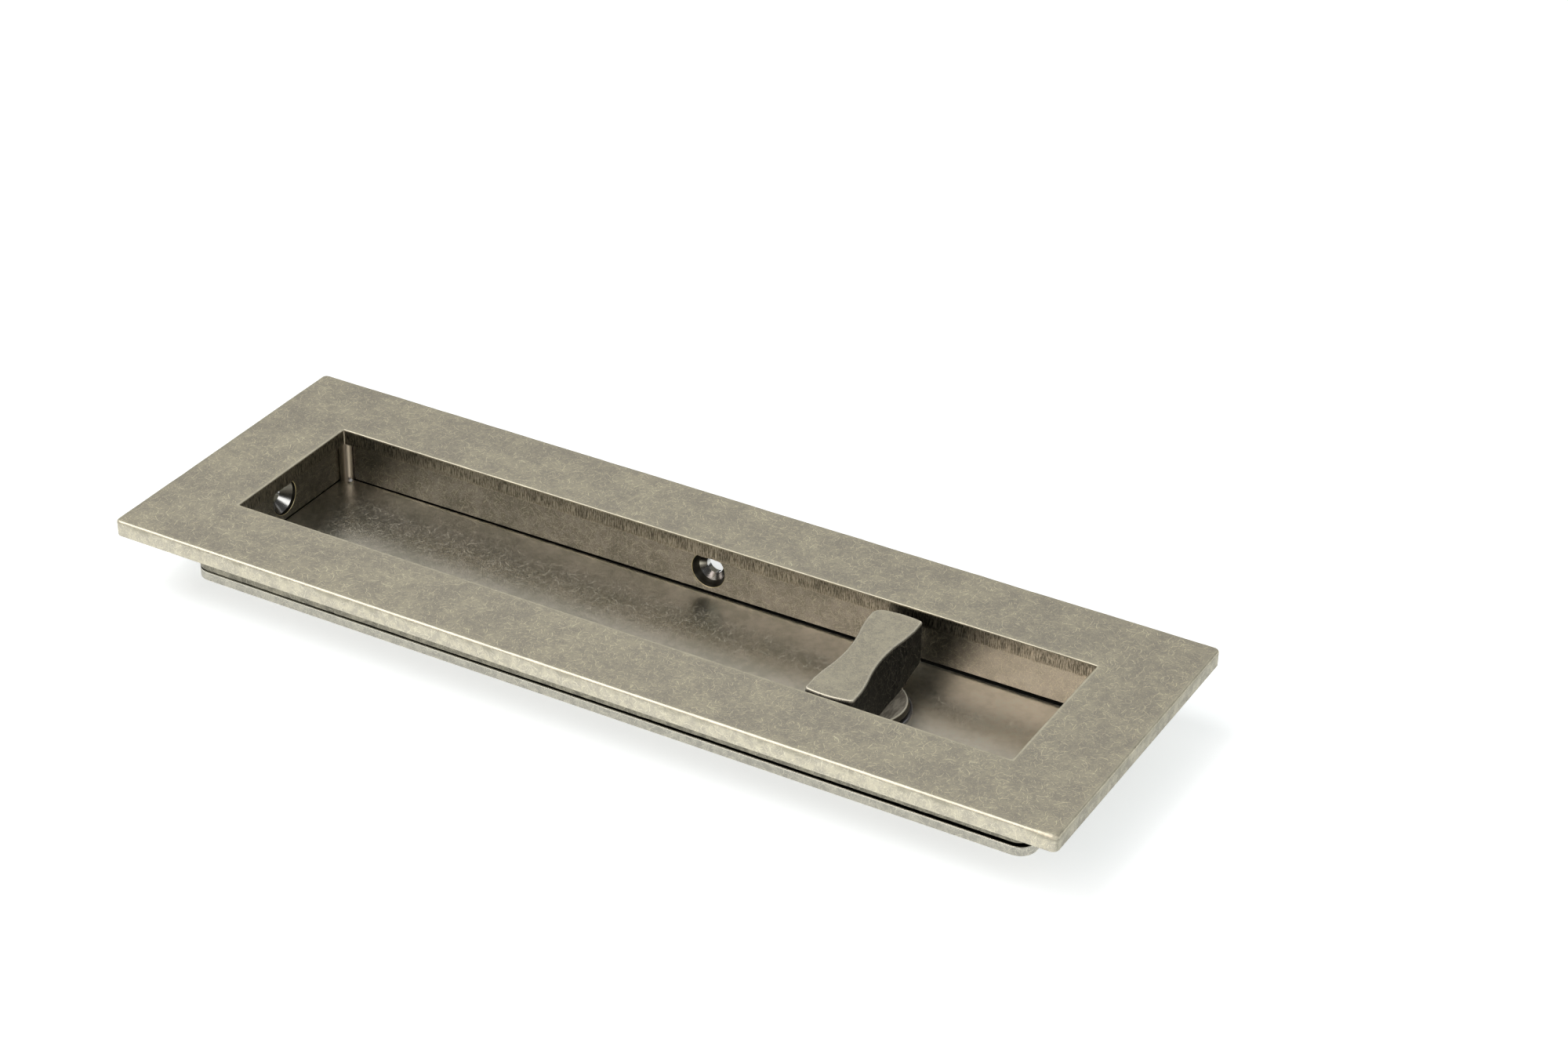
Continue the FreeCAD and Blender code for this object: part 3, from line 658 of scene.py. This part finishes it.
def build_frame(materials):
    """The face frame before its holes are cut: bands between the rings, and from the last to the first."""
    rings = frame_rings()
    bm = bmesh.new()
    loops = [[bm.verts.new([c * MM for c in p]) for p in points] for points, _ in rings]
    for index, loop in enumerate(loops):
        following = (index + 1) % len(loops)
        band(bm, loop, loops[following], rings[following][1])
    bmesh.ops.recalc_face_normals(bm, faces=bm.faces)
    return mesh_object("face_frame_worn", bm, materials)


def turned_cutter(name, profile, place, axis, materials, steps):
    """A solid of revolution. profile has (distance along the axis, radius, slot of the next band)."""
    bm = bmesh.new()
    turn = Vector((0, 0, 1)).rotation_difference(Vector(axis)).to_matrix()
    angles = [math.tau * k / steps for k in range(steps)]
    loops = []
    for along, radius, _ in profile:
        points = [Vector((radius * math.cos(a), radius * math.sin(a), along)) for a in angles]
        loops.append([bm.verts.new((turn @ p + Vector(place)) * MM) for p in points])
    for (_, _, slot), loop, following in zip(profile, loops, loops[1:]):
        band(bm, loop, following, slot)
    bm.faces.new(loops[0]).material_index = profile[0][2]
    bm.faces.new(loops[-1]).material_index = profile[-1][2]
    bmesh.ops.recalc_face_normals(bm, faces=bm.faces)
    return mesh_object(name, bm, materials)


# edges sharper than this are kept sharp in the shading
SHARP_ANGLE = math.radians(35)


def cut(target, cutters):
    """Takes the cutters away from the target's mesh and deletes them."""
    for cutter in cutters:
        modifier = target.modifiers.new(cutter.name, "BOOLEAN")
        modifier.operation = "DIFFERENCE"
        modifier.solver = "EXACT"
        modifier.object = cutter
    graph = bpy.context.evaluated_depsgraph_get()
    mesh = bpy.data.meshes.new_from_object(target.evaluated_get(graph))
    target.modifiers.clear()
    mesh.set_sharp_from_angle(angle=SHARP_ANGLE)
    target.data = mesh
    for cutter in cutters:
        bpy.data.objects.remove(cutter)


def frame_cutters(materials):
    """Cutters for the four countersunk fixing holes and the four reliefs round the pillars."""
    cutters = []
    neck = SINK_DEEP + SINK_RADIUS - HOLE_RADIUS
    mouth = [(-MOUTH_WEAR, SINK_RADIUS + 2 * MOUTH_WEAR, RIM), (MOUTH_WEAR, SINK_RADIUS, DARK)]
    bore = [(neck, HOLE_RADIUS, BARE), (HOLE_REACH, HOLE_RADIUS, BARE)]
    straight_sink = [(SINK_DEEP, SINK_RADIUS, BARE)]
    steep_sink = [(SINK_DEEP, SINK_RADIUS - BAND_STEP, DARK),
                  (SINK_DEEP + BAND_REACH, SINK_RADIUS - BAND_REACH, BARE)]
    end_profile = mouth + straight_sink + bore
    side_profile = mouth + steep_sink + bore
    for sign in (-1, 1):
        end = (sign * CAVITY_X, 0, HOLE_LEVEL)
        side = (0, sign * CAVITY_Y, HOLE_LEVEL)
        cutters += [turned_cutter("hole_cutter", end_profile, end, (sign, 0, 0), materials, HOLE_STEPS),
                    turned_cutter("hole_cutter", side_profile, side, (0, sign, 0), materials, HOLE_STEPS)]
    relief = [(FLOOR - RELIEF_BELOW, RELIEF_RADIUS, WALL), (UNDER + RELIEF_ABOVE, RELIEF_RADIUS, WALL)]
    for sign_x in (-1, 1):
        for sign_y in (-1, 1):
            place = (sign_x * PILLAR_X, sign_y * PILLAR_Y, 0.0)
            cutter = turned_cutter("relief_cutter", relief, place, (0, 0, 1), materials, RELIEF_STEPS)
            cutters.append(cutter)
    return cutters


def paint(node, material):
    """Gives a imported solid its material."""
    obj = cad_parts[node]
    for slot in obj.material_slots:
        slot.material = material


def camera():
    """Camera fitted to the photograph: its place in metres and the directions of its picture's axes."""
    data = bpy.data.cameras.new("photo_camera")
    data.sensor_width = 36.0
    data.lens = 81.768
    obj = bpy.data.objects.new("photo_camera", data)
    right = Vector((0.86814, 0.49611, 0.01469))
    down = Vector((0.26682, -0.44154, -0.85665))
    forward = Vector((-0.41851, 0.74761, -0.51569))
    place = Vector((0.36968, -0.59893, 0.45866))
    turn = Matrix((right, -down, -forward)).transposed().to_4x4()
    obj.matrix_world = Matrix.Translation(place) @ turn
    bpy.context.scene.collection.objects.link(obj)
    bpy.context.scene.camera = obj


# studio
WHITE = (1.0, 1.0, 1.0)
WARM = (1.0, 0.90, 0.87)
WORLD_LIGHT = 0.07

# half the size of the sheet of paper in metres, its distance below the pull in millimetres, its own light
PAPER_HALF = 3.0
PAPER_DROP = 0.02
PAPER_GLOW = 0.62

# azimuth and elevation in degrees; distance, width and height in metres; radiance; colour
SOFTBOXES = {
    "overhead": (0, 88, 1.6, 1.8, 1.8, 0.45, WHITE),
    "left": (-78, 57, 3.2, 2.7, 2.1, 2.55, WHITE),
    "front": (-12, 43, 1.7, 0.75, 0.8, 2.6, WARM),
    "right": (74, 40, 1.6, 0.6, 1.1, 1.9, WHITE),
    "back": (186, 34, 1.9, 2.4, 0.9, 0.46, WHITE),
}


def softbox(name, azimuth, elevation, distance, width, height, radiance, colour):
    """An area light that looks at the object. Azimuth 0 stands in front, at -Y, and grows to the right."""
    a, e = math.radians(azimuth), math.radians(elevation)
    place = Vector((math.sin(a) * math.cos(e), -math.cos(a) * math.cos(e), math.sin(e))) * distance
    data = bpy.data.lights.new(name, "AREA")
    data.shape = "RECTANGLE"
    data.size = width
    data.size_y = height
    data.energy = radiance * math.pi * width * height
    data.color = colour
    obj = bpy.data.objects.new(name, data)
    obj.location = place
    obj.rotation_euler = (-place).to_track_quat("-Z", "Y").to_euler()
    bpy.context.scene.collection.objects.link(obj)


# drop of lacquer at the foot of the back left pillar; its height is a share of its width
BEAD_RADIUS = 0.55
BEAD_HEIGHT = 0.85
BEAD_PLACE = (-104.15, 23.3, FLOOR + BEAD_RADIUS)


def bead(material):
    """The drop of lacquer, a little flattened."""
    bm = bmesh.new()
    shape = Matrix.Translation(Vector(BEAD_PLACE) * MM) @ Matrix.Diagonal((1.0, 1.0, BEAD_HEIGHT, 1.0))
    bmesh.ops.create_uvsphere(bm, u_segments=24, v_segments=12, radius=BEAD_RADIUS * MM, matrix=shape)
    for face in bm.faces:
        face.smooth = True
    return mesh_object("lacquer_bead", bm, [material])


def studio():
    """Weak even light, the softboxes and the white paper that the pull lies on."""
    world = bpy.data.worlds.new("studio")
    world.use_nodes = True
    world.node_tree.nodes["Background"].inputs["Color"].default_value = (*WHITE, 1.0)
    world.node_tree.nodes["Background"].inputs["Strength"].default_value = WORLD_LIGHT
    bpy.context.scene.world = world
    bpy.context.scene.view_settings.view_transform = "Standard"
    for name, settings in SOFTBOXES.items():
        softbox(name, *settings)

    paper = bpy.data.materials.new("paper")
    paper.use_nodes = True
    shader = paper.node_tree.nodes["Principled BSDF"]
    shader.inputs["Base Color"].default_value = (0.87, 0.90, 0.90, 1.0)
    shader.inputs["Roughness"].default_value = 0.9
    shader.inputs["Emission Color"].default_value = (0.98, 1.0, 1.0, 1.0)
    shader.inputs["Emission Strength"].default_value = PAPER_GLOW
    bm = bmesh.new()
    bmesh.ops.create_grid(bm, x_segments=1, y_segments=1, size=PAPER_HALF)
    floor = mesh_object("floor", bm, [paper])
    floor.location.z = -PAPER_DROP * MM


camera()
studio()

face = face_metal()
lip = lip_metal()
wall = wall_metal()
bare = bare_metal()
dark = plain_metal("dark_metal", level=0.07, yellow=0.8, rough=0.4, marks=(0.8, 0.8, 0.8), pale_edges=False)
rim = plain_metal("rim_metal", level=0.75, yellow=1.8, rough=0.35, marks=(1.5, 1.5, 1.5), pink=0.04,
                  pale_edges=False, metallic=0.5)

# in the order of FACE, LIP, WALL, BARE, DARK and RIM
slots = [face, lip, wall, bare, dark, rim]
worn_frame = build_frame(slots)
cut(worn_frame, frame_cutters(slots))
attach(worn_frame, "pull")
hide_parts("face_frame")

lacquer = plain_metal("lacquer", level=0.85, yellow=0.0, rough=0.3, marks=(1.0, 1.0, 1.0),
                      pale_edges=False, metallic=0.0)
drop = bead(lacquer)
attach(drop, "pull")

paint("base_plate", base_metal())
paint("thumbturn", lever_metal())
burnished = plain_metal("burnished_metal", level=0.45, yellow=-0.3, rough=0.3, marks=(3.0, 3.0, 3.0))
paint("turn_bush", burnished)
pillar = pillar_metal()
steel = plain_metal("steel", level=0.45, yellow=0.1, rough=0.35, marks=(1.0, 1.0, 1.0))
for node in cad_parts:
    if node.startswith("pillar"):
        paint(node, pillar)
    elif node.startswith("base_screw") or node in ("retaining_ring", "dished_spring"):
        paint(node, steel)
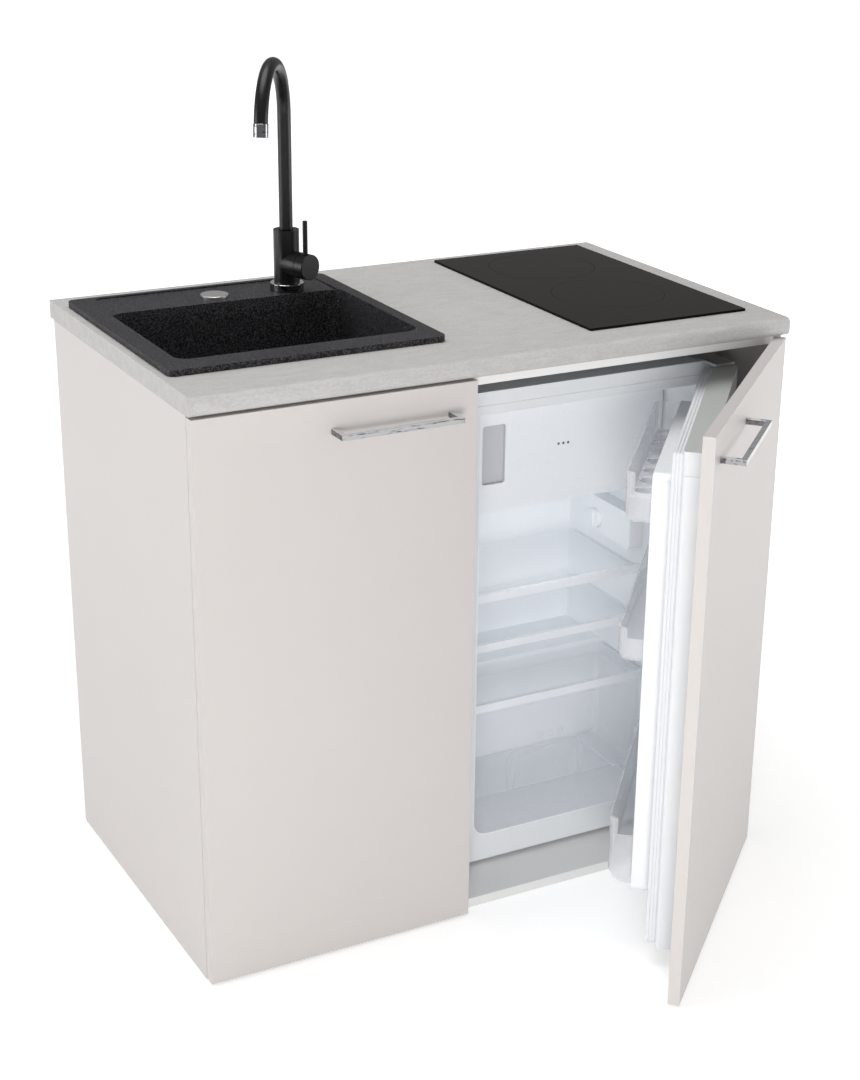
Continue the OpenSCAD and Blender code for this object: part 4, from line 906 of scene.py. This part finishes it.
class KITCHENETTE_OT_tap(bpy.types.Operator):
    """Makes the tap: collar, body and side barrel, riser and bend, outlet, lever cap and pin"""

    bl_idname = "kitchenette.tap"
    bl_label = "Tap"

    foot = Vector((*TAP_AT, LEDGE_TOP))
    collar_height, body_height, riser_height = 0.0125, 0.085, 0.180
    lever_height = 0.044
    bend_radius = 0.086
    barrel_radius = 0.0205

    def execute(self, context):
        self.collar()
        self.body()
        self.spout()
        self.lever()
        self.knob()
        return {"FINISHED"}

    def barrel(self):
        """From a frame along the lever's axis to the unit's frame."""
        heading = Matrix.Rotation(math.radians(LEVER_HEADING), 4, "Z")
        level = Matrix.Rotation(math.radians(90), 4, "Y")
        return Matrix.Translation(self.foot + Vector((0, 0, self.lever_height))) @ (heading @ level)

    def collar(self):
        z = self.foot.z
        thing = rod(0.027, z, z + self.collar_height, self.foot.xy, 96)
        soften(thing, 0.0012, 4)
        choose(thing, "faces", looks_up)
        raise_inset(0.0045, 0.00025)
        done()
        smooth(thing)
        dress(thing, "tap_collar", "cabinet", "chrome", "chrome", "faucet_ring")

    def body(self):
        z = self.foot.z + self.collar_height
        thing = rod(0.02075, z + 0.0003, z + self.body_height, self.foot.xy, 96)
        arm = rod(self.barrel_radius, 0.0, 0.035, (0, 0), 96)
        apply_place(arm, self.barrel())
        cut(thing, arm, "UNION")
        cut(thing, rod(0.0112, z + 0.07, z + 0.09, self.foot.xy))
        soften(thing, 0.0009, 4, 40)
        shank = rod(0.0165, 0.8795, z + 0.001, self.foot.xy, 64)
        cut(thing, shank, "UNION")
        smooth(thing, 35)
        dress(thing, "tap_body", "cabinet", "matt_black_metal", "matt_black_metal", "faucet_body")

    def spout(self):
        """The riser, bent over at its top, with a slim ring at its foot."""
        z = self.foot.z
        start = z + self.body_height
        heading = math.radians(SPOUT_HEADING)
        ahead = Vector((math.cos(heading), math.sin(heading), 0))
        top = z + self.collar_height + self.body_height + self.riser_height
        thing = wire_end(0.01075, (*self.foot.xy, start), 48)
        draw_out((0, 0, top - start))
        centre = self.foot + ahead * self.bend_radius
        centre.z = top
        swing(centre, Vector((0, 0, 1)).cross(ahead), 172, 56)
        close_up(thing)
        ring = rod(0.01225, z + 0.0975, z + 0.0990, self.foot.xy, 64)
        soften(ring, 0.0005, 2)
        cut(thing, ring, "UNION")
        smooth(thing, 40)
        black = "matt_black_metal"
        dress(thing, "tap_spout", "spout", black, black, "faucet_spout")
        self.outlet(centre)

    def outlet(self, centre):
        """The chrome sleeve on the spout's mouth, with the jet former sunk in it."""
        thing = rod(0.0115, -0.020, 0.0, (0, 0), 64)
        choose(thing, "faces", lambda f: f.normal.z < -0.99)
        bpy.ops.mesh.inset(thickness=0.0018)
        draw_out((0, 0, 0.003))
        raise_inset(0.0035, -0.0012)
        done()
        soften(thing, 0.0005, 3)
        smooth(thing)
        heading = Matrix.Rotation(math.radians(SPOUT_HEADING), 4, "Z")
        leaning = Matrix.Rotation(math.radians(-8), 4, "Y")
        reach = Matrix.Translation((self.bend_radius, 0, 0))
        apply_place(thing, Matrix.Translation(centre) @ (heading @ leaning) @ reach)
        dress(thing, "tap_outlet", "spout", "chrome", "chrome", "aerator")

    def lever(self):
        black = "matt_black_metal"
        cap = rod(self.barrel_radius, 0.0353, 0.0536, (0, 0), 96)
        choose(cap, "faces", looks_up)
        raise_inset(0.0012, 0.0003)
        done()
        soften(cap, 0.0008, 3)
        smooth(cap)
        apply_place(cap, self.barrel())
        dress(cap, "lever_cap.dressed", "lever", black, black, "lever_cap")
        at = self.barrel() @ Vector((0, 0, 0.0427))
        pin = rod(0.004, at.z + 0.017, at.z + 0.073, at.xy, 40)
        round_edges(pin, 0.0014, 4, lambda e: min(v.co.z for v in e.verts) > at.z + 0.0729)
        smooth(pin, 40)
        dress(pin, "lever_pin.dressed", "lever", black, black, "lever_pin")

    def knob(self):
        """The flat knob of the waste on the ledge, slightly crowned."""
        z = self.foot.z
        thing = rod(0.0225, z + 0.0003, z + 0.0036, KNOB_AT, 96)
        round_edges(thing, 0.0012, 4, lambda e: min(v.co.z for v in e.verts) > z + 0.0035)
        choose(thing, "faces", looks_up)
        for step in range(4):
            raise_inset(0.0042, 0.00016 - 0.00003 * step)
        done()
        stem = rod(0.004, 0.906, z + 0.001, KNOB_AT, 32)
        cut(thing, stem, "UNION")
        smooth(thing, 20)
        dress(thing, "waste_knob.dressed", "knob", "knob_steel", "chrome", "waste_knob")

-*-

Scan the material for lines with the word "attach", and copy each line you find.

attach(worn_frame, "pull")
attach(drop, "pull")